Sector Earnings Estimate Revisions Update: Divergence in Commodities

20 July 2022

Tracking analyst earnings estimate revisions activity (i.e., are estimates rising or falling, and by how much?) is a key feature of our research. With earnings season underway, we can check in on how revisions activity looks across the 11 US sectors, where we find, among other things, a big divergence between the commodity-related sectors of Energy and Materials.

Below is an updated table of revisions activity by sector. It reflects “revisions breadth”, which is the net proportion of analysts who have raised earnings estimates in the last three months minus the number of who have reduced estimates. For any individual stock, revisions breadth can range from +100% (all analysts raising estimates) to -100% (all analysts cutting estimates), with 0% indicating a balance between positive and negative revisions to earnings forecasts.

Source: Mill Street Research, Factset

The data in the table are capitalization-weighted (CW) averages of the revisions breadth for the stocks within each GICS sector in our 2000+ stock US universe (i.e., it gives more weight to larger companies). It shows the current readings along with the figures from three months ago and six months ago for comparison.

Looking at the current readings, we can see three general groups of sectors:

  • Three sectors have outright positive revisions breadth: Energy, Real Estate, and Utilities
  • Three sectors have mildly negative revisions breadth, in line with the overall US average right now: Financials, Technology, and Industrials
  • Five sectors have substantially negative revisions breadth and thus have the weakest fundamental momentum right now: Communication Services, Consumer Staples, Consumer Discretionary, Health Care, and Materials

When compared to the values three months ago, we note that:

  • Most sectors have seen substantial declines in revisions breadth in recent months – the cap-weighted average of revisions in the US has been falling and is now moderately net negative for the first time since 2020 (chart below). Note that this is not unusual historically, as analysts tend to start off with optimistic longer-term forecasts and then trim them down as time goes on (the high readings in late 2020 and 2021 reflect a very unusual period for analyst activity).
  • The only sector with higher revisions breadth now than three months ago is Utilities, while Energy is essentially the same.
  • Communication Services (dominated by Alphabet and Meta Platforms) has seen the biggest drop (from 7.4% to -49.9%), followed by Technology, Consumer Discretionary, and Materials.

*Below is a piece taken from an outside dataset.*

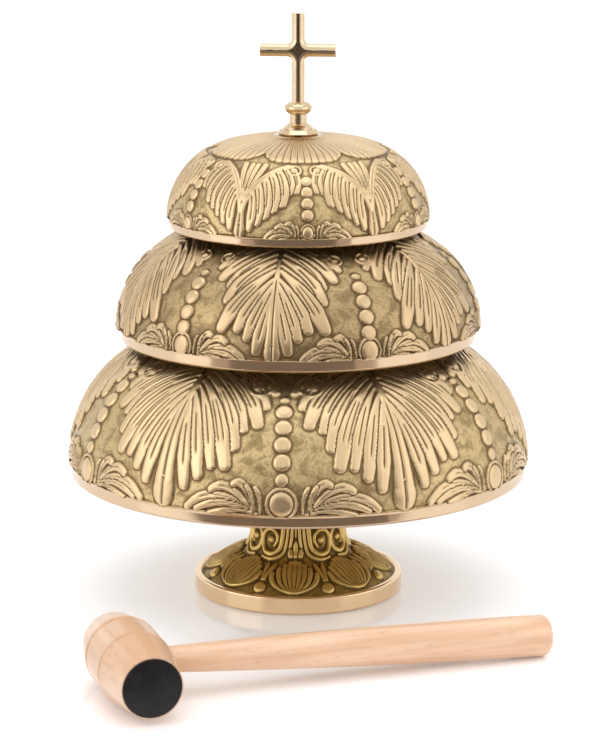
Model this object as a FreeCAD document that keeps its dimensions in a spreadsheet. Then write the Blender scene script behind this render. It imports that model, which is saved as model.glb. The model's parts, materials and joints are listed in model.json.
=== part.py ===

Source: Mill Street Research, Factset

With inflation and commodity prices being a key focus this year, we have been watching the revisions trends for the Energy and Materials sectors closely. Energy has been stronger than Materials for some time, but both had very strong revisions in the May-June period when prices for many commodities had surged. Since then, however, commodity prices have diverged, especially between oil and industrial metals (copper, aluminum, nickel, zinc, etc.). Oil prices have pulled back moderately in the last month or so, but industrial metals prices (which actually peaked in March) have plunged to 15-month lows recently (chart below). Precious metals prices (not shown) have also dropped to near two-year lows lately.

Source: Mill Street Research, Factset

This commodity price divergence has quickly become visible in earnings estimates between Energy and and Materials. While overall estimate revisions in the US have weakened (particularly for larger-caps lately), those of the Energy sector have held up, meaning that on a relative basis (Energy vs the US average, chart below), Energy’s revisions are even stronger now and making new highs.

Source: Mill Street Research, Factset

The Materials sector, by contrast, has seen an abrupt and dramatic reversal in its relative revisions breadth, going from far above average to slightly below average now (and still falling) while the average relative percent change in Materials sector estimates (represented by the blue bars in the chart below) have turned decidedly negative (i.e., estimates have been cut by larger percentages in Materials than for the US market as a whole).

Source: Mill Street Research, Factset

So we can no longer say that “commodity sectors have stronger revisions”, we now have to narrow it to “Energy stocks have strong revisions”, and potentially adjust sector allocations accordingly.

And the improvement in revisions for Utilities stocks may be in part tied to inflation-driven pricing power (utilities have a lot of fixed costs, so higher electricity and natural gas prices can improve margins) and growing demand for electricity and natural gas.

Overall, the revisions picture shows analysts becoming more cautious about earnings amid a slowing economy and tighter monetary and fiscal policy. The rapidly changing inflation/commodity trends have provoked divergences in revisions for the inflation-sensitive sectors, with Energy remaining the top dog and Utilities improving, while Materials loses its earnings support.